Innovation, Cybersecurity, and Technology (H) Committee

The committee received reports from the Big Data and Artificial Intelligence Working Group, the Cybersecurity Working Group, and the Third-Party Data and Model Working Group, all of which are reported above. In addition, Lori Munn (AZ) briefly reported on CLARA, an AI tool under development at the SupTech/GovTech Subgroup that regulators hope to pilot in connection with SERFF. Colton Schulz (ND) briefly reported on the Data Call Study Group’s efforts to compile a list of market data points for potential data calls. The Privacy Protections Working Group requested and received a one-year extension to complete its work on the Privacy of Consumer Financial and Health Information Regulation. Finally, the committee heard a presentation from Conning on the surge of insurer adoption of AI.

Joint Meeting of Executive (EX) Committee and Plenary followed by 2026 Officer Election

Wise Elected Secretary-Treasurer: South Carolina Director Michael Wise was elected Secretary-Treasurer for 2026. In the normal course, he will serve as NAIC President in 2029.

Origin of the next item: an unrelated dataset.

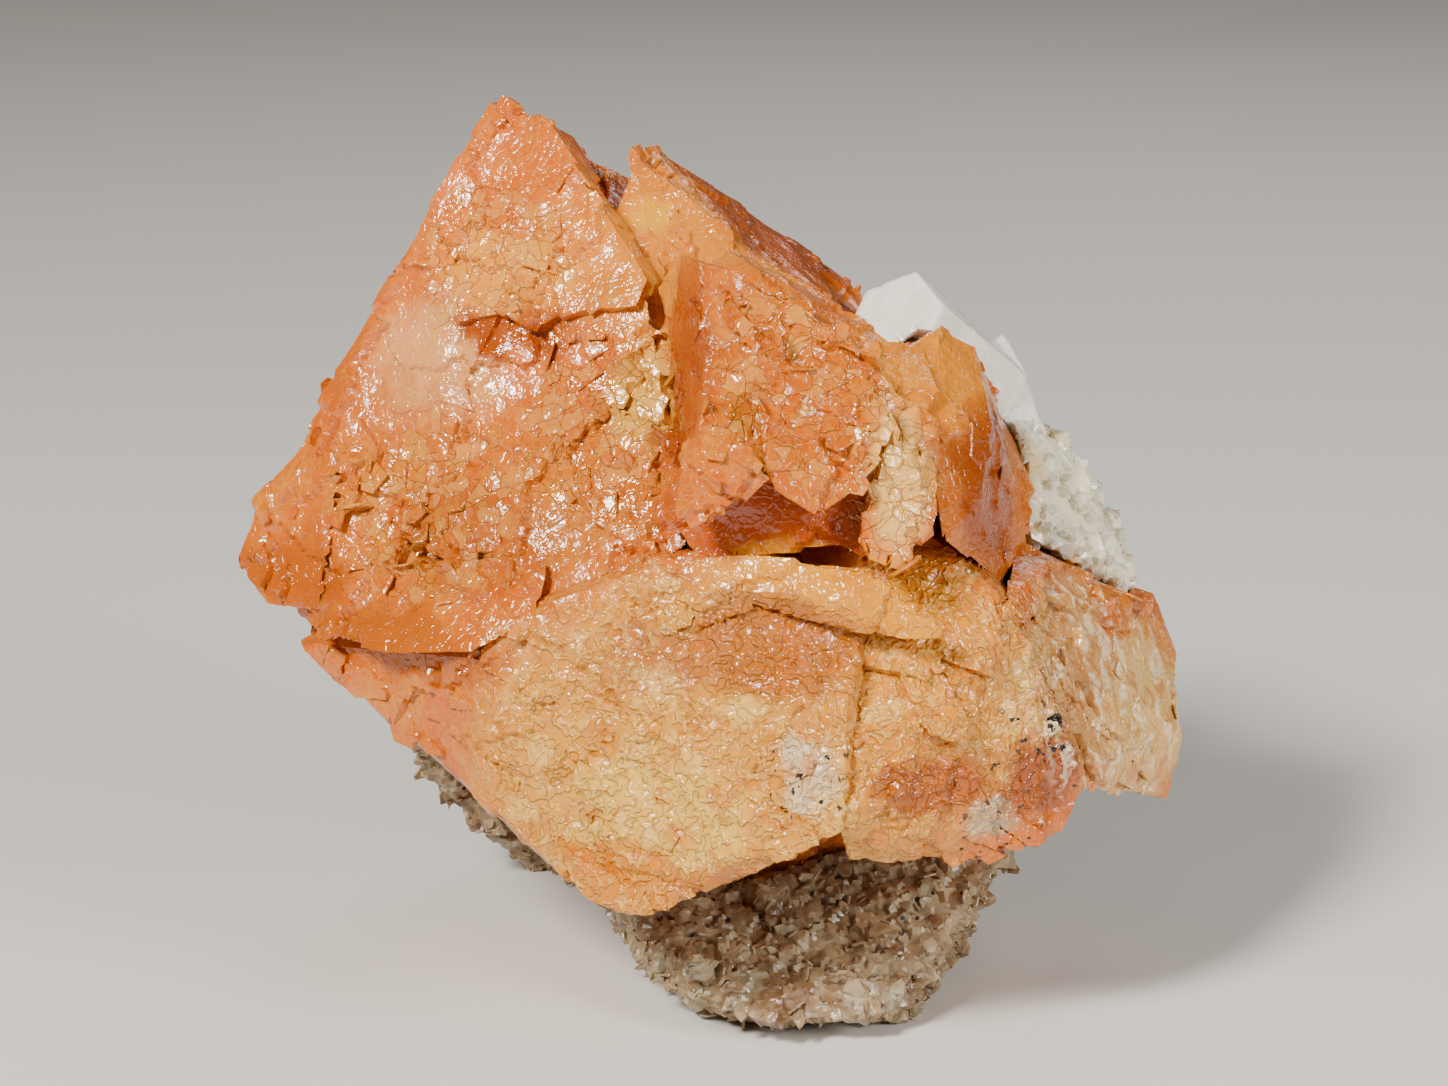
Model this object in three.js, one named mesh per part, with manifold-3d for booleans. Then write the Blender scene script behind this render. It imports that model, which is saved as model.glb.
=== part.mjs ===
// A cluster of orange scheelite crystals on muscovite, with a milky beryl prism and a crust of small
// pale crystals on its right side. Millimetres. X runs to the right, Y away from the front, and Z up
// from the flat underside of the muscovite. The origin is on that flat, near its middle.
import * as THREE from "three";
import { ConvexGeometry } from "three/addons/geometries/ConvexGeometry.js";
import { mergeVertices } from "three/addons/utils/BufferGeometryUtils.js";
import Module from "manifold-3d";

const wasm = await Module();
wasm.setup();

// The tips and turning points that the whole cluster hangs on.
const mainTip = [-21.5, 4, 73];
const mainLeft = [-41.5, 0, 38.5];
const mainKneeLeft = [-23.5, -15, 33];
const mainKneeMiddle = [-5.5, -19, 41];
const mainRight = [18.5, -20, 38];
const secondTip = [-8.5, 7, 69.5];
const thirdTip = [-5, -19.5, 65];
const rightTip = [14.5, -8, 57.5];
const lowerTopLeft = [-23, -19.5, 33];
const lowerTop = [-5, -21.5, 42.5];
const lowerTopRight = [19.5, -19.5, 37.5];
const lowerCorner = [6, -28, 21.5];
const lowerLeftCorner = [-13, -24.5, 14.5];

const mineralGap = 0.45; // between two minerals that grew against each other
const plateRoot = 1.5; // how far a growth plate reaches into the face under it
const plateLean = 0.05; // radians that a growth plate leans at most
const capThickness = 4; // the raised growth layer under the main tip, with its root
const paleThickness = 3; // the smooth pale layer to the left of the middle
const middleThickness = 4; // the crazed layer beside the third crystal

const berylStart = [11, 1, 55.5]; // the middle of its flat end
const berylAxis = [1, 1, -1]; // from that end to the right, back and down
const berylRadius = 4.6; // from the axis to the prism's edges
const berylLength = 13;

const crustCrystals = 26;
const crystalRoot = 1.2; // how deep a small crystal sits in the crust's bed
const crustRadius = [0.9, 2]; // of one small pale crystal
const micaBooks = 74;
const micaRadius = [1.6, 3.6];
const micaThickness = [0.6, 1.1];
const micaSunk = 0.35; // of a book's radius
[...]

Zone Officer Election Results: Zone officer election results were also announced. A commissioner elected as a zone officer also sits on the NAIC Executive Committee. Results for Chair, Vice-Chair, and Secretary were (new officers for 2026 in italics):

  • Midwest: Dunning (NE); Dieter (SD); Gillespie (IL)
  • Northeast: Zimmerman (NJ), Bettencourt (NH), Grant (MD)
  • Southeast: Chaney (MS), King (GA), Mike Yaworsky (FL)
  • Western: Lara (CA), Kuderer (WA), Gaines (NV)
By separate votes, the plenary committee adopted:
  • Amendments to Actuarial Guideline 49-A—The Application of the Life Illustrations Model Regulation to Policies with Index-Based Interest Sold on or After December 14, 2020
  • Long-Term Care Insurance Multistate Rate Review Framework, with Washington abstaining
  • Homeowners Market Data Call Template and Definitions
  • Statutory Accounting Ref #2024-06: Risk Transfer Analysis on Combination Reinsurance Contracts
  • 2026 Generally Recognized Expense Table
The NAIC’s 2026 budget was adopted, with some comments from Commissioner Lawrence (TN) concurring with NAMIC’s concerns about budget growth and headcount.

Among the general discussion items, Director Fox (MI) noted that the National Association of Attorneys General is focusing on the Presidential executive order (at the time potential, but now signed) purporting to preempt state AI regulation, and suggested her colleagues consider weighing in with their respective Attorneys General.

All committee reports from the National Meeting and the 2026 NAIC proposed committee charges were adopted.

And finally, Commissioner Houdek (WI), Co-Chair of the RBC Model Governance Task Force, clarified that the task force adopted “Option 1” of the RBC Principle regarding Equal Capital for Equal Risk.